Mr Hickey and Mr Kelly, who own 7 per cent and 12 per cent shares respectively, were permitted last December to add to their actions new allegations related to Mr Cosgrave’s social media posts in the aftermath of the Hamas attack.

The posts were followed by significant controversy, and Google, Meta and Intel announced they were withdrawing from the November 2023 Web Summit conference.

The two minority shareholders want the court to order Web Summit and Mr Cosgrave, an 81 per cent shareholder, to release documents related to the alleged fallout from his posts, including internal reactions to those who pulled out from the event.

They are also seeking records concerning Web Summit’s funding of the Ditch media organisation and its decision to cease funding it after Mr Cosgrave’s resignation. They allege posts by the Ditch concerning Israel were “directly prejudicial” to Web Summit.

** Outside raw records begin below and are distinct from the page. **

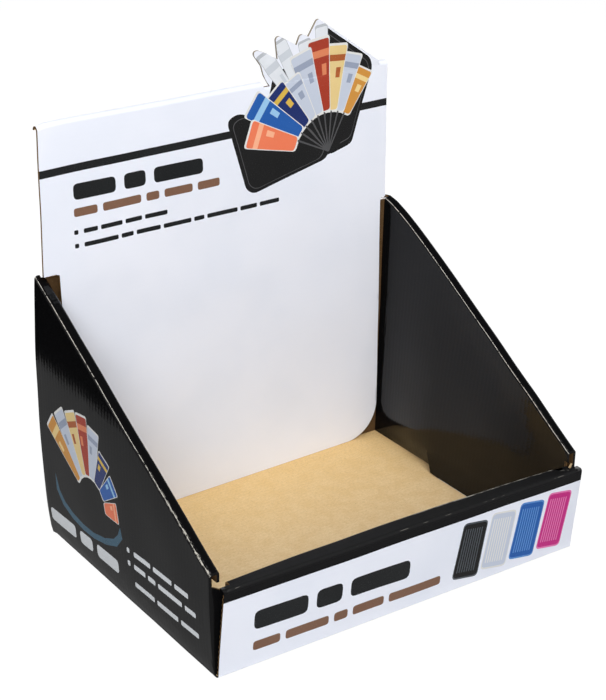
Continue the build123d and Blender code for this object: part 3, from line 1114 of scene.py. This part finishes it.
@dataclass
class FluteEdges:
    """Wavy medium that shows along the cut edges that run across the flutes."""

    card: Card
    bows: Bows
    step: float = 0.45
    wave: float = 0.42
    wire: float = 0.15

    def runs(self) -> list[tuple[Vector, Vector]]:
        """Both ends of each cut edge, in the middle of the card."""
        card = self.card
        half = card.board / 2
        low, high = card.shoulder + 1.5, 250.5
        narrow_low, narrow_high = 27.5, card.shoulder - 1.5
        runs = []
        for x, foot, top in (
            (card.header_left, low, high),
            (118.6, low, high),
            (-111.4, narrow_low, narrow_high),
            (114.8, narrow_low, narrow_high),
        ):
            runs.append(tuple(Vector((x, card.header_front(z) + half, z)) for z in (foot, top)))
        for x in (-116.0, 116.0):
            runs.append(tuple(Vector((x, card.half_depth - half, z)) for z in (4.0, high)))
        for x in (-120.3, 122.3):
            leans = ((card.front_lean * z / card.front_height, z) for z in (3.0, 52.5))
            runs.append(tuple(Vector((x, half - card.half_depth - lean, z)) for lean, z in leans))
        spread = card.front_foot + card.front_lean - card.front_strip
        for x in (-114.6, 116.6):
            reaches = ((card.front_foot - spread * z / card.front_height, z) for z in (9.0, 52.5))
            runs.append(tuple(Vector((x, reach - card.half_depth - half, z)) for reach, z in reaches))
        for hand in (-1, 1):
            for y, z, near, far in (
                (half - card.wall_back, 52.8, 64.5, 118.6),
                (card.wall_back - half, 163.4, 68.0, 119.0),
                (card.wall_back - half, 3.4, 68.0, 118.0),
            ):
                runs.append(tuple(Vector((hand * x, y, z)) for x in (near, far)))
        return runs

    def build(self, material: bpy.types.Material) -> bpy.types.Object:
        """Build the waves along every cut edge.

        Args:
            material: The finish of the medium.

        Returns:
            The finished object.
        """
        places, lengths, edges = [], [], []
        for start, end in self.runs():
            count = max(2, int((end - start).length / self.step))
            first = len(places)
            for i in range(count + 1):
                places.append(start.lerp(end, i / count))
                lengths.append((end - start).length * i / count)
            edges += [(i, i + 1) for i in range(first, first + count)]
        moved = self.bows.move(np.array(places))
        data = bpy.data.meshes.new("flute_paths")
        data.from_pydata([tuple(p * MM) for p in moved], edges, [])
        data.attributes.new("run", "FLOAT", "POINT").data.foreach_set("value", lengths)
        paths = bpy.data.objects.new("flute_paths", data)
        bpy.context.scene.collection.objects.link(paths)
        modifier = paths.modifiers.new("flutes", "NODES")
        modifier.node_group = self.tree(material)
        values = {
            "Pitch": self.card.flute_pitch,
            "Wave": self.wave * MM,
            "Wire": self.wire * MM,
        }
        for item in modifier.node_group.interface.items_tree:
            if item.name in values:
                modifier[item.identifier] = values[item.name]
        shape = bpy.data.meshes.new_from_object(paths.evaluated_get(bpy.context.evaluated_depsgraph_get()))
        bpy.data.objects.remove(paths)
        shape.name = "cut_edge_flutes"
        piece = bpy.data.objects.new("cut_edge_flutes", shape)
        bpy.context.scene.collection.objects.link(piece)
        return piece

    def tree(self, material: bpy.types.Material) -> bpy.types.NodeTree:
        """Geometry Nodes that swing each path along Y and give it its thickness."""
        tree = bpy.data.node_groups.new("flutes", "GeometryNodeTree")
        tree.interface.new_socket("Geometry", in_out="INPUT", socket_type="NodeSocketGeometry")
        for name in ("Pitch", "Wave", "Wire"):
            tree.interface.new_socket(name, in_out="INPUT", socket_type="NodeSocketFloat")
        tree.interface.new_socket("Geometry", in_out="OUTPUT", socket_type="NodeSocketGeometry")

        def add(kind: str, settings: dict | None = None) -> bpy.types.Node:
            """Add one node and set its own properties."""
            node = tree.nodes.new(kind)
            for key, value in (settings or {}).items():
                setattr(node, key, value)
            return node

        source = add("NodeGroupInput")
        run = add("GeometryNodeInputNamedAttribute", {"data_type": "FLOAT"})
        run.inputs["Name"].default_value = "run"
        share = add("ShaderNodeMath", {"operation": "DIVIDE"})
        turn = add("ShaderNodeMath", {"operation": "MULTIPLY"})
        turn.inputs[1].default_value = 2 * math.pi
        sine = add("ShaderNodeMath", {"operation": "SINE"})
        swing = add("ShaderNodeMath", {"operation": "MULTIPLY"})
        offset = add("ShaderNodeVectorMath", {"operation": "SCALE"})
        offset.inputs[0].default_value = (0.0, 1.0, 0.0)
        place = add("GeometryNodeSetPosition")
        curve = add("GeometryNodeMeshToCurve")
        profile = add("GeometryNodeCurvePrimitiveCircle")
        profile.inputs["Resolution"].default_value = 5
        solid = add("GeometryNodeCurveToMesh")
        solid.inputs["Fill Caps"].default_value = True
        realize = add("GeometryNodeRealizeInstances")
        paint = add("GeometryNodeSetMaterial")
        paint.inputs["Material"].default_value = material
        result = add("NodeGroupOutput")
        links = (
            (run.outputs["Attribute"], share.inputs[0]),
            (source.outputs["Pitch"], share.inputs[1]),
            (share.outputs[0], turn.inputs[0]),
            (turn.outputs[0], sine.inputs[0]),
            (sine.outputs[0], swing.inputs[0]),
            (source.outputs["Wave"], swing.inputs[1]),
            (swing.outputs[0], offset.inputs["Scale"]),
            (source.outputs["Geometry"], place.inputs["Geometry"]),
            (offset.outputs[0], place.inputs["Offset"]),
            (place.outputs["Geometry"], curve.inputs[0]),
            (source.outputs["Wire"], profile.inputs["Radius"]),
            (curve.outputs[0], solid.inputs["Curve"]),
            (profile.outputs["Curve"], solid.inputs["Profile Curve"]),
            (solid.outputs[0], realize.inputs[0]),
            (realize.outputs[0], paint.inputs["Geometry"]),
            (paint.outputs[0], result.inputs[0]),
        )
        for output, target in links:
            tree.links.new(output, target)
        return tree


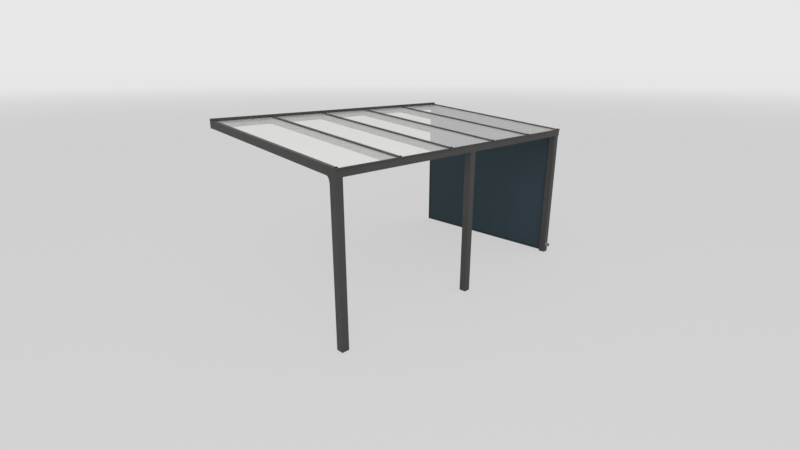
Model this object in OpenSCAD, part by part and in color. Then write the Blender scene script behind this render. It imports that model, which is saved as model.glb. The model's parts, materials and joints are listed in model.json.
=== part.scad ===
// Patio roof that hangs on a wall: glass panes between sloping rafters, a gutter
// beam on posts along the front, a drain spout and a textile screen on the right.
// Millimetres. The origin is the centre of the wall profile's back face: +Y runs
// into the wall, +X to the right for someone facing the wall, and +Z up.

/* [Roof] */
// Width over the outer faces of the two side rafters
roof_width = 5000; // [3000:10:6500]
// Distance from the wall to the front face of the posts
roof_depth = 3000; // [2000:10:4000]
// Clear height from the ground to the underside of the gutter
clear_height = 2200; // [1900:10:2700]
// Rise of the roof for each millimetre of run towards the wall
slope = 0.1; // [0.07:0.01:0.14]
// Number of glass bays across the width
bays = 5; // [3:1:7]

/* [Posts] */
// Side of the square posts
post_side = 110; // [90:1:130]
// Radius on the outer corners of the posts
post_corner = 6; // [5.5:0.5:15]
// Wall thickness of the posts
post_wall = 3; // [2:0.5:5]
// Thickness of the plate that closes a post's foot
foot_plate = 8; // [5:1:15]

/* [Gutter] */
// Height of the gutter's front face
gutter_height = 115; // [95:1:180]
// Depth of the gutter from its nose to its back face
gutter_depth = 152; // [140:1:220]
// How far the gutter's nose stands in front of the posts
gutter_nose = 20; // [10:1:40]
// How far the front face's lower edge lies behind the nose
gutter_setback = 12; // [4:1:18]
// Height of the upright band along the top of the front face
nose_height = 30; // [15:1:60]
// Wall thickness of the gutter
gutter_wall = 3; // [2:0.5:5]
// Radius on the gutter's lower back corner
gutter_corner = 20; // [5:1:24]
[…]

Ms Justice Eileen Roberts reserved her decision on the applications.

Earlier on Wednesday, Kelley Smith SC, for Mr Hickey, said the respondents, Web Summit and Mr Cosgrave, had made admissions only on matters that were already in the public domain that “in truth, could not but be admitted”.

“We do not know the damage caused and, obviously, if you do not know that, you cannot look at what is our loss as a minority shareholder,” she said.

Barrister Frank Kennedy, for Mr Kelly, said the documents sought by his client were “relevant”, “necessary” and “clearly” go to the alleged loss and company valuation.

Responding to the motions, Mr Dunleavy disagreed with much of Ms Smith’s characterisation of what was admitted by his clients and disputed the relevance of the documents sought.

He said the shareholders must establish their interests as members of the company were negatively affected. The applicants were seeking “discovery in breadth rather than discovery in focus”, he said, urging the court to deny the requests.

The shareholder oppression cases are part of a series of suits and countersuits between the three co-founders of Web Summit.